Prinsip konferensi sumur bundar ini adalah kebebasan.
jargon emansipasinya Ibu kartini sangat berpengaruh di tempat ini. Anda mungkin
akan kaget mengetahui bahwa persoalan seks juga biasanya menjadi tema kajian di
sumur bundar ini. Biasanya di mulai dari tema yang miris mengenai si anu yang
baru menikah tapi kelihatannya jadi loyo sekali. dari kata “loyo” itu. Ibu –ibu
yang pengalaman dengan persoalan “loyo” itu akan membeberkan ilmu-ilmu seksual
anti “loyo”. Tentang suaminya yang selalu pintar mengatur pernapasan lalu
membandingkan dengan si Anu yang mungkin memiliki penyakit asma. Di sumur ini
sambil menimba air mereka bisa mengomentari laki-laki secara radikal tanpa
intervensi bahwa wanita itu adalah the Second sex.
Perempuan-perempuan desaku, jika kita ingin mengetahui
dia yang sebenarnya adalah di sumur bundar ini. Tidak ada topeng yang mereka
kenakan. Tidak ada aturan formal yang harus di ikuti.
Dari sumur bundar ini juga, aku belajar tentang
perempuan-perempuan desaku. Baik dari kulit, bentuk tubuh yang sampai saat ini,
aku masih malu untuk memaparkannya, dan kekuatan serta daya tahan untuk membawa
tiga ember air sekaligus dalam satu waktu. Dua ditangan dan satu di taruh di
atas kepala. Teori tentang perempuan bisa fokus untuk dua hal terbukti di sumur
bundar ini.
Sumur bundar ini menjadi bagian yang paling aku sukai
dari desaku. Tapi itu kemarin. Sebelum semuanya menjadi berubah. Tiba-tiba saja
orang-orang di desaku sangat beriman dan jadi sangat takut dengan agamanya.
Mandi di tempat terbuka itu katanya akan mengundang syahwat laki-laki dan bisa
mengakibatkan kejahatan seksual. Padahal selama ibu-ibu mandi di sumur bundar
itu palingan anjing kampung saja yang akan membuat mereka terancam. Dan tiba-tiba saja dalam kemasan seperti itu
sumur bundar katanya udah ketinggalan
zaman dan sudah kalah pamer dengan air
ledeng yang lebih banyak mengeluarkan angin dari pada air setelah itu di bayar
lagi.
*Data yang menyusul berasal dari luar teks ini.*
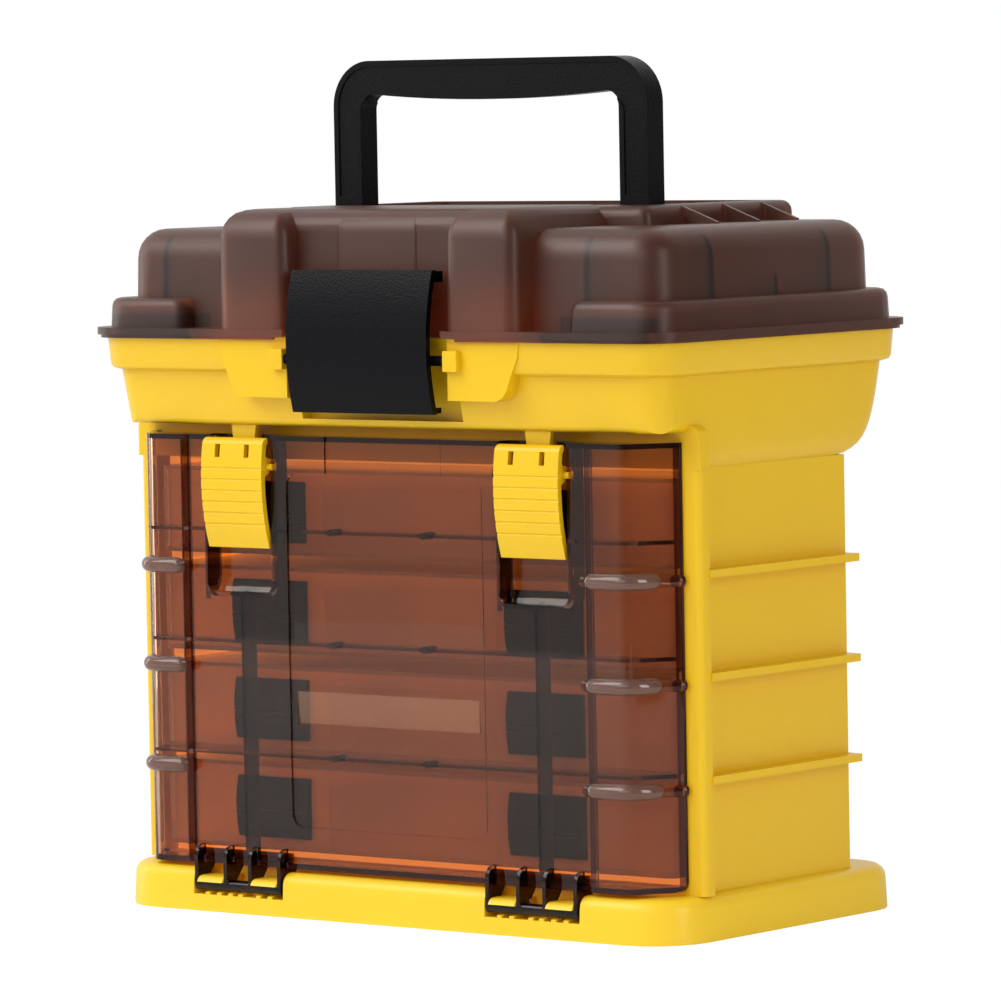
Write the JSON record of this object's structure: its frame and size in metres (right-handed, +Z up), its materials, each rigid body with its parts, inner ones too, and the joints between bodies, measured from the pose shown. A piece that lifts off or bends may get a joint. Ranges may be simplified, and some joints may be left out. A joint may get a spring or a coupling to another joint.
{
  "type": "fishing tackle cabinet",
  "caption": "Upright tackle cabinet with a lidded top bin, a folding carry handle and organiser boxes behind a latched drop-down door.",
  "frame": {"origin": "middle of the underside of the plinth, under the middle of the bounding box", "axes": "+X to the right seen from the front, +Y to the rear, +Z up"},
  "size_m": [0.27, 0.1644, 0.313],
  "materials": {
    "yellow_plastic": "satin",
    "smoked_frosted_plastic": "frosted",
    "smoked_clear_plastic": "gloss",
    "black_plastic": "satin",
    "clear_plastic": "gloss",
    "steel": "satin"
  },
  "bodies": {
    "cabinet": {"base_plinth": "yellow_plastic", "cabinet_shell": "yellow_plastic", "top_bin": "yellow_plastic", "lid_hinge_pins": "steel"},
    "lid": {"lid_cover": "smoked_frosted_plastic"},
    "handle": {"carry_handle": "black_plastic"},
    "main_latch_body": {"main_latch": "black_plastic"},
    "door": {"drop_door": "smoked_clear_plastic"},
    "door_latch_left_body": {"door_latch_left": "yellow_plastic"},
    "door_latch_right_body": {"door_latch_right": "yellow_plastic"},
    "box_1": {"box_1_tray": "clear_plastic", "box_1_cover": "clear_plastic", "box_1_latch_left": "black_plastic", "box_1_latch_right": "black_plastic", "box_1_dividers": "clear_plastic"},
    "box_2": {"box_2_tray": "clear_plastic", "box_2_cover": "clear_plastic", "box_2_latch_left": "black_plastic", "box_2_latch_right": "black_plastic", "box_2_dividers": "clear_plastic"},
    "box_3": {"box_3_tray": "clear_plastic", "box_3_cover": "clear_plastic", "box_3_latch_left": "black_plastic", "box_3_latch_right": "black_plastic", "box_3_dividers": "clear_plastic"},
    "box_4": {"box_4_tray": "clear_plastic", "box_4_cover": "clear_plastic", "box_4_latch_left": "black_plastic", "box_4_latch_right": "black_plastic", "box_4_dividers": "clear_plastic"}
  },
  "joints": [
    {"name": "lid_hinge", "type": "hinge", "parent": "cabinet", "child": "lid", "pos_m": [0, 0.0792, 0.2123], "axis": [-1, 0, 0], "range_deg": [0, 100]},
    {"name": "handle_pivot", "type": "hinge", "parent": "lid", "child": "handle", "pos_m": [0, 0.0018, 0.2505], "axis": [-1, 0, 0], "range_deg": [0, 90]},
    {"name": "main_latch_pivot", "type": "hinge", "parent": "cabinet", "child": "main_latch_body", "pos_m": [0, -0.0763, 0.2052], "axis": [1, 0, 0], "range_deg": [0, 30]},
    {"name": "door_hinge", "type": "hinge", "parent": "cabinet", "child": "door", "pos_m": [0, -0.071, 0.0098], "axis": [1, 0, 0], "range_deg": [0, 90]},
    {"name": "door_latch_left_pivot", "type": "hinge", "parent": "door", "child": "door_latch_left_body", "pos_m": [-0.0686, -0.0674, 0.165], "axis": [-1, 0, 0], "range_deg": [0, 20]},
    {"name": "door_latch_right_pivot", "type": "hinge", "parent": "door", "child": "door_latch_right_body", "pos_m": [0.0686, -0.0674, 0.165], "axis": [-1, 0, 0], "range_deg": [0, 20]},
    {"name": "box_1_slide", "type": "slide", "parent": "cabinet", "child": "box_1", "axis": [0, -1, 0], "range_m": [0, 0.0165]},
    {"name": "box_2_slide", "type": "slide", "parent": "cabinet", "child": "box_2", "axis": [0, -1, 0], "range_m": [0, 0.0786]},
    {"name": "box_3_slide", "type": "slide", "parent": "cabinet", "child": "box_3", "axis": [0, -1, 0], "range_m": [0, 0.0786]},
    {"name": "box_4_slide", "type": "slide", "parent": "cabinet", "child": "box_4", "axis": [0, -1, 0], "range_m": [0, 0.0786]}
  ],
  "couplings": [
    {"joint": "box_1_slide", "follows": "door_hinge", "m_per_rad": 0.0105},
    {"joint": "box_2_slide", "follows": "door_hinge", "m_per_rad": 0.05},
    {"joint": "box_3_slide", "follows": "door_hinge", "m_per_rad": 0.05},
    {"joint": "box_4_slide", "follows": "door_hinge", "m_per_rad": 0.05}
  ]
}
Tiba-tiba saja gadis desa menjadi sangat malu untuk menimba dan
mengangkat air. Pikirnya “Gengsi dong” padahal keseksian itu bukan di lihat
dari tampilan “gengsi” itu. Bagiku perempaun yang dapat membawa tiga ember air
dalam satu kali jalan selalu punya daya tarik tersendiri, itu baru namanya
perempuan yang seksi. Gadis-gadis desaku tiba-tiba saja menganggap keseksian
itu adalah bentuk tubuh, semakin kurus maka akan semakin seksi. Kuku yang di
cat merah macam kuku dracula, itu di anggap cantik. Lalu dengan alasan
perawatan jadi malas untuk membersihkan rumah.
Sumur bundar itu sekarang telah hilang peminat, membisu
dan terkenang dengan konferensi yang dulu berlangsung sangat seru. airnya jadi
berwarna dan berbau tidak sedap, dan hanya di jadikan sebagai tempat mandinya
hewan-hewan ternak. Dan terakhir kudengar. Sumur bundar itu akan terancam
hilang dari desaku. Karena beton-beton semen perusahaan sudah membeli tanah
itu. kenangan tentang sumur bundar itu setidaknya menghiburku. Mungkin saja
desa di belahan bumi lain masih dapat menikmati pemandangan sumur semacam sumur
bundar desaku. Dan belum tersentuh doktrin “jika negara ingin maju maka ekonomi
negara harus terus meningkat” tetapi lupa
dengan keindahan bangsa dan negaranya.